Le 26 septembre 2013, le Tribunal spécial pour la Sierre Leone a pris sa dernière décision majeure. Sa chambre d’appel a confirmé la peine de 50 ans de prison infligée à l’ex-président libérien Charles Taylor. En avril 2012, le tribunal avait retenu cinq chefs d’accusation de crimes contre l’humanité contre Charles Taylor, cinq chefs d’accusation de crimes de guerre et un chef d’accusation d’autres violations graves du droit humanitaire international perpétrés par le Front révolutionnaire uni (RUF) de Sierra Leone.

Jugé à la Haye, il a été condamné pour son rôle joué dans les massacres, viols et actes de terrorisme commis sur les civils en Sierra Leone durant la guerre civile (1991-2002). Il a également été reconnu coupable de l’enrôlement d’enfants soldats. Selon le jugement de 2 493 pages, Charles Taylor était le principal bailleur de fonds du RUF et était informé des atrocités perpétrées par les rebelles.

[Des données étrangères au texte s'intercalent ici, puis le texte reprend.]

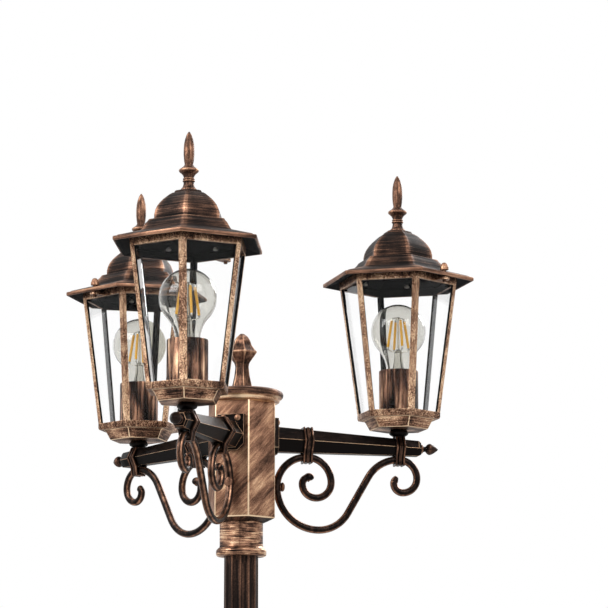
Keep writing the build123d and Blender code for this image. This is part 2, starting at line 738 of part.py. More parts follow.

L’ancien président a été transféré dans une prison anglaise pour y purger sa peine. Charles. Âgé de 65 ans, il devrait passer 43 années en prison et ne peut bénéficier d’une mise en liberté conditionnelle qu’après avoir purgé les deux tiers de sa peine.

Après l’amiral allemand Karl Doenitz (condamné par le tribunal de Nuremberg après la Seconde Guerre Mondiale), M. Taylor est le premier chef d’État condamné par un tribunal international pour crimes de guerre et contre l’humanité.

Parmi les autres réalisations importantes du tribunal, on peut citer les toutes premières condamnations pour des attaques contre les soldats de maintien de la paix de l’ONU et celles pour mariage forcé en tant que crime contre l’humanité, ainsi que pour l’enrôlement d’enfants dans les groupes armés. Ces décisions témoignent de la détermination des procureurs et des juges du tribunal, mais également de la nature multiforme du mandat de la Cour. Au départ, certains fondateurs du tribunal craignaient l’imprécision des compétences de la juridiction. Tous ont été mécontents qu’il ait duré trois fois plus de temps et coûté plus élevé qu’initialement prévu.

En décembre, le Secrétaire général de l’ONU Ban Ki-moon a salué le l’héritage impressionnant du tribunal et le rôle qu’il à joué dans la quête universelle de justice. Toutefois, bon nombre de Sierra Leonais considèrent le tribunal comme la conséquence, et non la cause de la paix et de la stabilité du pays.

Argent et contrôle

Le Tribunal spécial pour la Sierra Leone a vu le jour suite à un accord entre les Nations Unies et le gouvernement sierra leonais le 16 janvier 2002. Doté d’un budget initial de 75 millions de dollars et prévu pour durer seulement trois ans, le tribunal a finalement fermé ses portes en décembre 2013 après avoir dépensé 300 millions de dollars.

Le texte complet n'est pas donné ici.